Роберто Аланья: «Оперный дуэт - это акт любви»

Oct 26, 2019 11:48

25 октября 2019 | Поль Фурье

Роберто Аланья на репетиции «Дона Карлоса» в Опера Бастий дал красивое и развернутое интервью. В первой части, опубликованной сегодня, он рассказывает о жизни певца и отца, о роли Дона Карлоса. Также он с любовью говорит об Александре и коллегах.



Фрагмент из парижского "Карлоса"

Роберто, опиши свой сегодняшний день.

Безумный день! Я встаю в 6 утра, чтобы отвезти мою девочку в школу. Я счастлив, что могу это сделать, потому что не мог - со старшей. Я был занят, я боялся… все время боялся утомить свой голос, и больше времени, чем сейчас, проводил в разъездах. Поэтому теперь, когда у меня появляется возможность, я провожаю Малену в школу. Я встаю очень рано -  в 6 утра, чтобы быть с ней в 7.30; я провожаю ее в школу, а в десять утра мы уже должны быть на репетиции. Мы едем из пригорода, нам нужен почти час. Потом мы пытаемся согреть голос - когда есть возможность.
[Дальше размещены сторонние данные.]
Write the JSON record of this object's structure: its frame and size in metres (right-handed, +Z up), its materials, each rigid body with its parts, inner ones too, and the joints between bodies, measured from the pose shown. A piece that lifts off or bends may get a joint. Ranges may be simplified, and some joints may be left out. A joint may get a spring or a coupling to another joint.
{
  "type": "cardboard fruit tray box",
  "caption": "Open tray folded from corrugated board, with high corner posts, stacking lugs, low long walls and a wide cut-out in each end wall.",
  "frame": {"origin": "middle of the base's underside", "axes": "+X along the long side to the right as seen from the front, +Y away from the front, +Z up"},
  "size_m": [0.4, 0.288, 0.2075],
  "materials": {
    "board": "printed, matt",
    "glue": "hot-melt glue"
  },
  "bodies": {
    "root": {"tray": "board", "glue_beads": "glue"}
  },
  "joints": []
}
Но объективно на это почти никогда не остается времени. Я разогреваюсь на сцене и одновременно учу роль. Нам всегда нужно возобновлять в памяти то, что мы поем - ведь мы забываем, и с возрастом - все больше. (Смеется.) Память начинает понемногу предавать нас.
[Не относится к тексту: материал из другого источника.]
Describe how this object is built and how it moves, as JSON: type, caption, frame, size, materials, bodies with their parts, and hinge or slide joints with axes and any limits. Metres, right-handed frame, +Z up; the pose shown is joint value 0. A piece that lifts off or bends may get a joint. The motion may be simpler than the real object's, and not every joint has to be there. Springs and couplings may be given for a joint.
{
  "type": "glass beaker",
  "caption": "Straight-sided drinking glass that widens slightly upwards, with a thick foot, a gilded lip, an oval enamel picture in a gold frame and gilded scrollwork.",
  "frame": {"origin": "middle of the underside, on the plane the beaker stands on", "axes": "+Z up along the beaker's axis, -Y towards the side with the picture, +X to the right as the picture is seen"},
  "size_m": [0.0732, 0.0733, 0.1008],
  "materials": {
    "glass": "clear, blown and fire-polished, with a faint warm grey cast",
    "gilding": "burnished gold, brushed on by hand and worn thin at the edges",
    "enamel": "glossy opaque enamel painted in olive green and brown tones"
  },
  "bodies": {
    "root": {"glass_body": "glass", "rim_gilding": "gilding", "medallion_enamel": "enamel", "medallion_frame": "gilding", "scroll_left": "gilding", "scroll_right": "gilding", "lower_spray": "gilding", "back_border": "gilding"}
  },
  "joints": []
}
Это пятиактная версия «Карлоса»!

О да! Эту версию я пел только однажды, в Мет, несколько лет назад. Я кого-то заменял, роль пришлось разучивать очень быстро.
Днем приходится побегать: там встреча, здесь интервью… Надо торопиться, когда работаешь в паре: если дел нет у меня, есть у Александры! После рабочего дня вступает в свои права нормальная семейная жизнь, домашние дела. А это значит... ложиться поздно, вставать рано и весь день быть занятым!

Помню, я встретил тебя в Берлине, а назавтра ты уже летел записывать диск, посвященный Карузо.

Нет, сразу же после спектакля я уехал в Польшу, проехал 300 км автомобилем.
Я каждый раз говорю себе: надо вставать, но это невозможно! (Смеется).

«Дон Карлос», с которым ты возвращаешься в Опера Бастий - опера, которая тебе нравится…

«Дон Карлос» - это великий Верди, и одновременно - мост между молодым и зрелым Верди. В нем можно найти все признаки произведений бельканто, от «Луизы Миллер» до «Симона Бокканегры» или «Отелло».

Ваш подход к Верди?..

С любовью! У исполнителя произведений Верди должно быть особое чувство фразировки, окрас голоса. Это всегда благородный и чистый звук. С Верди нужно оставаться белькантистом и никогда не поддаваться веризму, даже когда он использует драматические эффекты. Нужно придавать большое значение слову, потому что Верди исходил из слова, сочиняя музыку. Это, кстати, заметно в случае с «Доном Карлосом». Когда поют итальянскую версию, ощущается некая шаткость просодии (ударений) по сравнению с музыкой, тогда становится понятно, что оригинальная - французская версия.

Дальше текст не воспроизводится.